While the vision of FMAX is certainly enticing, what the tool actually looks like and how it works is largely unknown. Fidelity has briefed select analysts on the tool but has not given technology demonstrations. Meanwhile, the beta advisors who utilized the platform and weighed in on its features came from approximately 10 firms, according to Abbott.

Meanwhile, “dozens of firms” have received demos of the platform, but Fidelity declined to make any of those reviewers available. “We don’t have any advisors to discuss the platform at this point,” Abbott said.

If actual usage lives up to the descriptions provided in briefings, FMAX would be a game changer, said Dennis Gallant, senior analyst for Aite Group's wealth management unit. The consulting services offered, for example, are a significant value-add for advisors, he said, even if they're not exclusive to FMAX users.

“Now I've got this investment management resource that provides rich support,” said Gallant, of FMAX. “It's a layer of servicing going above what’s traditionally come from a custody or clearing provider.”

The technological capabilities of FMAX should allow advisors to bridge the gap between financial planning and investment management, within one tool. In building FMAX, Fidelity joins Merrill Lynch, with its Client Engagement Workstation, as one of the pioneers in bundling and linking financial planning to investment management, within a single platform, Gallant said.

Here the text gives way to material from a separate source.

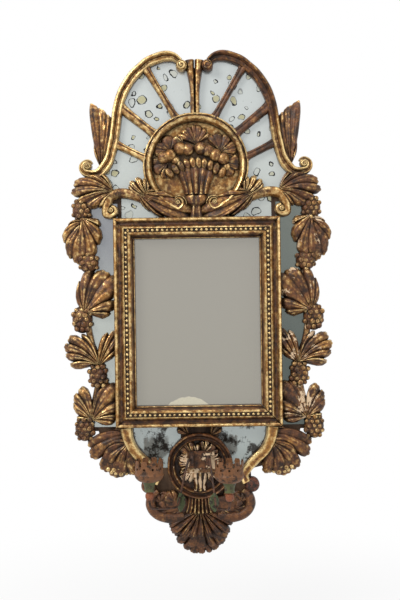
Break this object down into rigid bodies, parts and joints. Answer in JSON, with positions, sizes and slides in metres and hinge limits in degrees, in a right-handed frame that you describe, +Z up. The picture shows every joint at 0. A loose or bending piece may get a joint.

It also makes mass customization, something advisors have always craved, more accessible.

Advisors should be able to move beyond plain-vanilla investment management, at a price that’s more affordable than bringing on new staff and better differentiated from automated advice platforms, or so-called robos, said Gallant. Plus, advisors will be able to “talk shop” with Fidelity consultants, which should help advisors feel more confident in their investment decisions and better defend their play-calling.

Prior to FMAX, an advisor may have turned to an office of supervisory jurisdiction or aggregator to get some of the services now available from Fidelity, he added.

“It’s not an easy process to do,” Gallant explained. “Merrill closed that gap and Fidelity is looking to do that same thing.”

But for the industry at large, it’s a critical step in making financial planning more widespread because it links planning directly to asset management and advisor fees.

Fidelity and Merrill may soon be joined by other providers bridging those same disconnects between planning and investment management, noted Gallant. Orion is moving in that direction, having acquired Advizr financial planning and investment management capabilities. Goldman Sachs, leveraging its United Capital and Folio Financial acquisitions, could be close on the heels of Fidelity and Merrill. Envestnet, with its MoneyGuide financial planning, has options for providing similar functionality for advisors.

“It’s good for financial advisors, overall,” concluded Gallant. With advisors looking to strengthen the quality of investment management they provide, Fidelity is providing a service that enhances capabilities without adding to overhead.

“When you start linking the planning process into the investment management process, it allows the advisors to talk planning and follow through into the investment management,” Gallant said. “It’s been the holy grail for a number of years to build those two walls together.”

Editor’s note: Many questions yet remain on this developing story, and it will be updated as details become available. While the Merrill Lynch Client Engagement Workstation makes for an interesting comparison, it was built in house, at the firm, and makes linkages between systems and units within the larger firm. FMAX makes similar linkages of systems and units within Fidelity or wholly owned subsidiaries, including eMoney, yet purports to extend to managed account offerings beyond, such as those of Envestnet. This means integrations of some type and had not yet discussed these developments with the firm by press time.